Available data
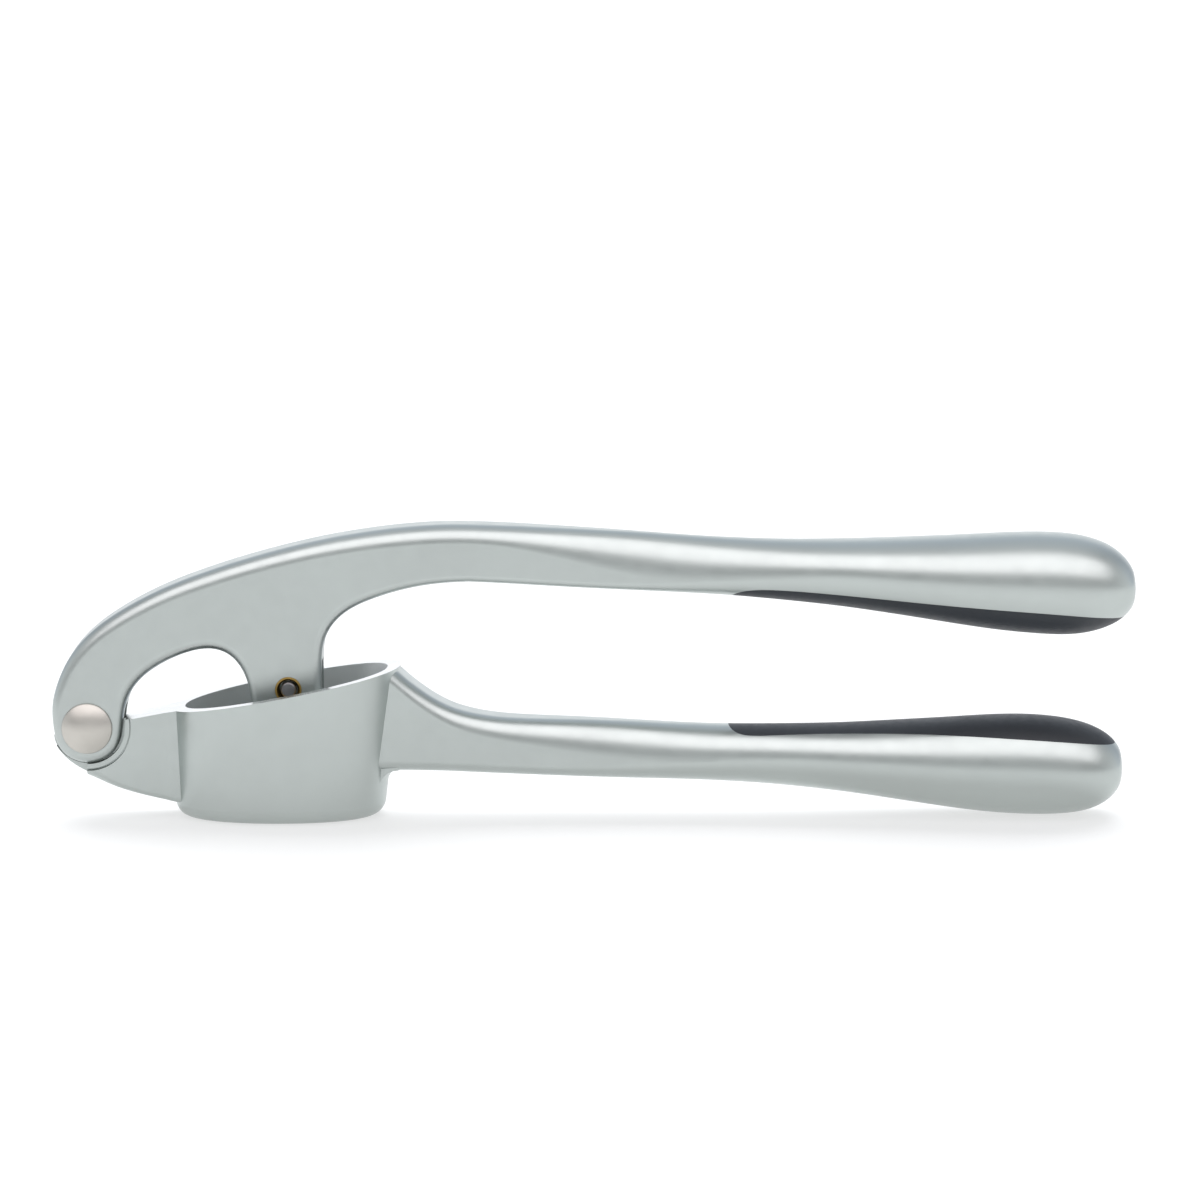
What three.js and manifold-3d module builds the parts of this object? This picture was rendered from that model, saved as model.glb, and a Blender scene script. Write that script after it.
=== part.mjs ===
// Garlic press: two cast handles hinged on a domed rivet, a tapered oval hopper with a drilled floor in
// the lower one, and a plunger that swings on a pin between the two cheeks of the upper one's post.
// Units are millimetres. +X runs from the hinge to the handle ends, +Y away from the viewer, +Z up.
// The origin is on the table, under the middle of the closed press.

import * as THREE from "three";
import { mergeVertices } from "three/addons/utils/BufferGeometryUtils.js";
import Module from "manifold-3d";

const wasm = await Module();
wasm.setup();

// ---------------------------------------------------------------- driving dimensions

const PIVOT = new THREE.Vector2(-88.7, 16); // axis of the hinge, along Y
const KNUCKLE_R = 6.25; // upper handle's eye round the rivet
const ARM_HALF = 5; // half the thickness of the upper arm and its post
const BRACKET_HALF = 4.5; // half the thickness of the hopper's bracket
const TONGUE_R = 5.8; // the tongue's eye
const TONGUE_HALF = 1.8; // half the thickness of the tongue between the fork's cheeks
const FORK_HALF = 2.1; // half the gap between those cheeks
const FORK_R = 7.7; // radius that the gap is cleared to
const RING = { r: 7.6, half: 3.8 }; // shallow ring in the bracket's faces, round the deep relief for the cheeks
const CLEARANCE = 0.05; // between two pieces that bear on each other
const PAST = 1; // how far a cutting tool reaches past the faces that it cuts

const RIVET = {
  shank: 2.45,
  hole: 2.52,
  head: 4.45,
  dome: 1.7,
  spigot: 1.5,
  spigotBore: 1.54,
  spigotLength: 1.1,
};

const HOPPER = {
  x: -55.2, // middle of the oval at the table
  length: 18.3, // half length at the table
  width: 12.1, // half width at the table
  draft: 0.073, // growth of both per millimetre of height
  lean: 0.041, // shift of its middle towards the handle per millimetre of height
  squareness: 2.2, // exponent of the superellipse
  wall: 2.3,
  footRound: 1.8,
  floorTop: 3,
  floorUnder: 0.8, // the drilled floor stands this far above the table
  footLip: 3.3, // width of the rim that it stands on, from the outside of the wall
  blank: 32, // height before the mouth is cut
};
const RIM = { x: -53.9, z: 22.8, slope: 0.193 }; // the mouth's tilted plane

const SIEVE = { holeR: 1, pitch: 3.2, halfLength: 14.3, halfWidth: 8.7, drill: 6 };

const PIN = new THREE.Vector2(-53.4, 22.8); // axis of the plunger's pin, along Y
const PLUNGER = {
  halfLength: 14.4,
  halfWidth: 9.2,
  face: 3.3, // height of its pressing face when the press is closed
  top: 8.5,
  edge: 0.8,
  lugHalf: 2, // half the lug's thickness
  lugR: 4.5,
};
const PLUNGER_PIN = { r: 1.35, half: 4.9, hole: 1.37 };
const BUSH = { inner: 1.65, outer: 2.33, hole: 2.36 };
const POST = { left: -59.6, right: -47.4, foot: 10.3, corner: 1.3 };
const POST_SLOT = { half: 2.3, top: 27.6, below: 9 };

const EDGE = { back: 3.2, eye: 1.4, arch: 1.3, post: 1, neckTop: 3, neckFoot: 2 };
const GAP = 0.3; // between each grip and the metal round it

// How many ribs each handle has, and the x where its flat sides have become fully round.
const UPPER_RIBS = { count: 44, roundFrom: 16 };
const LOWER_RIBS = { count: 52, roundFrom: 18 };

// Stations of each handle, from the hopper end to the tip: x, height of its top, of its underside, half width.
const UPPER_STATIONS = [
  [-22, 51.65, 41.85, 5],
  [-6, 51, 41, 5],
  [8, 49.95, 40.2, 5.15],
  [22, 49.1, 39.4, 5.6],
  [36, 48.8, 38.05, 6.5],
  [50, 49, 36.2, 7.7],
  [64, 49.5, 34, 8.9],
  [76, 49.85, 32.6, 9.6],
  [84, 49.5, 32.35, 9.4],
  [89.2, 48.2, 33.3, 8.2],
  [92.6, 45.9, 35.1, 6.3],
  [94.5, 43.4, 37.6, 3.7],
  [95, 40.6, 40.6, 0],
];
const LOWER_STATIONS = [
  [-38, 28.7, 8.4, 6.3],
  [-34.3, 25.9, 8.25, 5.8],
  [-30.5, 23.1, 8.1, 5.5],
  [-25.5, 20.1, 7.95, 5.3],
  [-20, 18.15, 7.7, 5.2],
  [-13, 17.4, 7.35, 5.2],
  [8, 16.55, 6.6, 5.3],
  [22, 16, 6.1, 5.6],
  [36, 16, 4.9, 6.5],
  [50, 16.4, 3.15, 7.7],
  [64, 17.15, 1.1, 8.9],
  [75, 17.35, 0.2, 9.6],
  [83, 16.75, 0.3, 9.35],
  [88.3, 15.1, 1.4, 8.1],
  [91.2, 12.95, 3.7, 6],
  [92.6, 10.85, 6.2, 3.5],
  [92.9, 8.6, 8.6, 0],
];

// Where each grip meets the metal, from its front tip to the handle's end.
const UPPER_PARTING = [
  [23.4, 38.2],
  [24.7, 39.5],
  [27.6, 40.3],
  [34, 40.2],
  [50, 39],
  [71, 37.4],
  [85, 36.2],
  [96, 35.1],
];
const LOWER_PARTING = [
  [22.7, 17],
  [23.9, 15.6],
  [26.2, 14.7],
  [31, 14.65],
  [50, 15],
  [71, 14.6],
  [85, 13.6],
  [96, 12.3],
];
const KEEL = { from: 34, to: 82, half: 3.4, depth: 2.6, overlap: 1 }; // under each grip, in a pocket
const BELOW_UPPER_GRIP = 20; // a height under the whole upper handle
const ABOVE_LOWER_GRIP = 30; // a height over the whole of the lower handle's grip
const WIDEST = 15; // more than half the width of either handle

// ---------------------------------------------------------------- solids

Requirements
Reproduce the listing above verbatim, from first line to last.

Answer to this problem
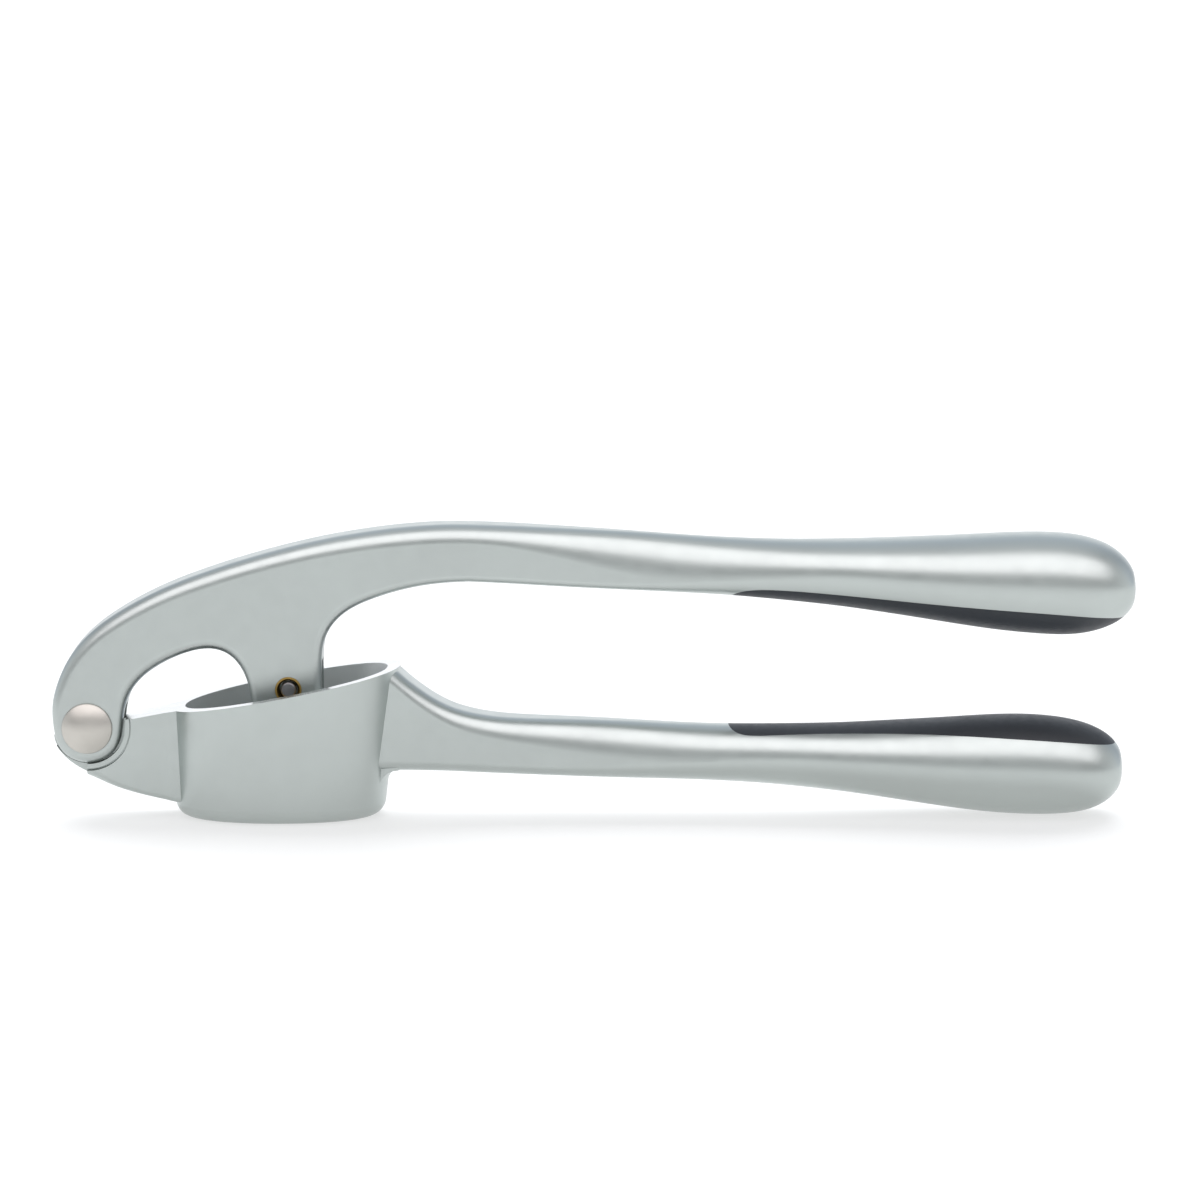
What three.js and manifold-3d module builds the parts of this object? This picture was rendered from that model, saved as model.glb, and a Blender scene script. Write that script after it.
=== part.mjs ===
// Garlic press: two cast handles hinged on a domed rivet, a tapered oval hopper with a drilled floor in
// the lower one, and a plunger that swings on a pin between the two cheeks of the upper one's post.
// Units are millimetres. +X runs from the hinge to the handle ends, +Y away from the viewer, +Z up.
// The origin is on the table, under the middle of the closed press.

import * as THREE from "three";
import { mergeVertices } from "three/addons/utils/BufferGeometryUtils.js";
import Module from "manifold-3d";

const wasm = await Module();
wasm.setup();

// ---------------------------------------------------------------- driving dimensions

const PIVOT = new THREE.Vector2(-88.7, 16); // axis of the hinge, along Y
const KNUCKLE_R = 6.25; // upper handle's eye round the rivet
const ARM_HALF = 5; // half the thickness of the upper arm and its post
const BRACKET_HALF = 4.5; // half the thickness of the hopper's bracket
const TONGUE_R = 5.8; // the tongue's eye
const TONGUE_HALF = 1.8; // half the thickness of the tongue between the fork's cheeks
const FORK_HALF = 2.1; // half the gap between those cheeks
const FORK_R = 7.7; // radius that the gap is cleared to
const RING = { r: 7.6, half: 3.8 }; // shallow ring in the bracket's faces, round the deep relief for the cheeks
const CLEARANCE = 0.05; // between two pieces that bear on each other
const PAST = 1; // how far a cutting tool reaches past the faces that it cuts

const RIVET = {
  shank: 2.45,
  hole: 2.52,
  head: 4.45,
  dome: 1.7,
  spigot: 1.5,
  spigotBore: 1.54,
  spigotLength: 1.1,
};

const HOPPER = {
  x: -55.2, // middle of the oval at the table
  length: 18.3, // half length at the table
  width: 12.1, // half width at the table
  draft: 0.073, // growth of both per millimetre of height
  lean: 0.041, // shift of its middle towards the handle per millimetre of height
  squareness: 2.2, // exponent of the superellipse
  wall: 2.3,
  footRound: 1.8,
  floorTop: 3,
  floorUnder: 0.8, // the drilled floor stands this far above the table
  footLip: 3.3, // width of the rim that it stands on, from the outside of the wall
  blank: 32, // height before the mouth is cut
};
const RIM = { x: -53.9, z: 22.8, slope: 0.193 }; // the mouth's tilted plane

const SIEVE = { holeR: 1, pitch: 3.2, halfLength: 14.3, halfWidth: 8.7, drill: 6 };

const PIN = new THREE.Vector2(-53.4, 22.8); // axis of the plunger's pin, along Y
const PLUNGER = {
  halfLength: 14.4,
  halfWidth: 9.2,
  face: 3.3, // height of its pressing face when the press is closed
  top: 8.5,
  edge: 0.8,
  lugHalf: 2, // half the lug's thickness
  lugR: 4.5,
};
const PLUNGER_PIN = { r: 1.35, half: 4.9, hole: 1.37 };
const BUSH = { inner: 1.65, outer: 2.33, hole: 2.36 };
const POST = { left: -59.6, right: -47.4, foot: 10.3, corner: 1.3 };
const POST_SLOT = { half: 2.3, top: 27.6, below: 9 };

const EDGE = { back: 3.2, eye: 1.4, arch: 1.3, post: 1, neckTop: 3, neckFoot: 2 };
const GAP = 0.3; // between each grip and the metal round it

// How many ribs each handle has, and the x where its flat sides have become fully round.
const UPPER_RIBS = { count: 44, roundFrom: 16 };
const LOWER_RIBS = { count: 52, roundFrom: 18 };

// Stations of each handle, from the hopper end to the tip: x, height of its top, of its underside, half width.
const UPPER_STATIONS = [
  [-22, 51.65, 41.85, 5],
  [-6, 51, 41, 5],
  [8, 49.95, 40.2, 5.15],
  [22, 49.1, 39.4, 5.6],
  [36, 48.8, 38.05, 6.5],
  [50, 49, 36.2, 7.7],
  [64, 49.5, 34, 8.9],
  [76, 49.85, 32.6, 9.6],
  [84, 49.5, 32.35, 9.4],
  [89.2, 48.2, 33.3, 8.2],
  [92.6, 45.9, 35.1, 6.3],
  [94.5, 43.4, 37.6, 3.7],
  [95, 40.6, 40.6, 0],
];
const LOWER_STATIONS = [
  [-38, 28.7, 8.4, 6.3],
  [-34.3, 25.9, 8.25, 5.8],
  [-30.5, 23.1, 8.1, 5.5],
  [-25.5, 20.1, 7.95, 5.3],
  [-20, 18.15, 7.7, 5.2],
  [-13, 17.4, 7.35, 5.2],
  [8, 16.55, 6.6, 5.3],
  [22, 16, 6.1, 5.6],
  [36, 16, 4.9, 6.5],
  [50, 16.4, 3.15, 7.7],
  [64, 17.15, 1.1, 8.9],
  [75, 17.35, 0.2, 9.6],
  [83, 16.75, 0.3, 9.35],
  [88.3, 15.1, 1.4, 8.1],
  [91.2, 12.95, 3.7, 6],
  [92.6, 10.85, 6.2, 3.5],
  [92.9, 8.6, 8.6, 0],
];

// Where each grip meets the metal, from its front tip to the handle's end.
const UPPER_PARTING = [
  [23.4, 38.2],
  [24.7, 39.5],
  [27.6, 40.3],
  [34, 40.2],
  [50, 39],
  [71, 37.4],
  [85, 36.2],
  [96, 35.1],
];
const LOWER_PARTING = [
  [22.7, 17],
  [23.9, 15.6],
  [26.2, 14.7],
  [31, 14.65],
  [50, 15],
  [71, 14.6],
  [85, 13.6],
  [96, 12.3],
];
const KEEL = { from: 34, to: 82, half: 3.4, depth: 2.6, overlap: 1 }; // under each grip, in a pocket
const BELOW_UPPER_GRIP = 20; // a height under the whole upper handle
const ABOVE_LOWER_GRIP = 30; // a height over the whole of the lower handle's grip
const WIDEST = 15; // more than half the width of either handle

// ---------------------------------------------------------------- solids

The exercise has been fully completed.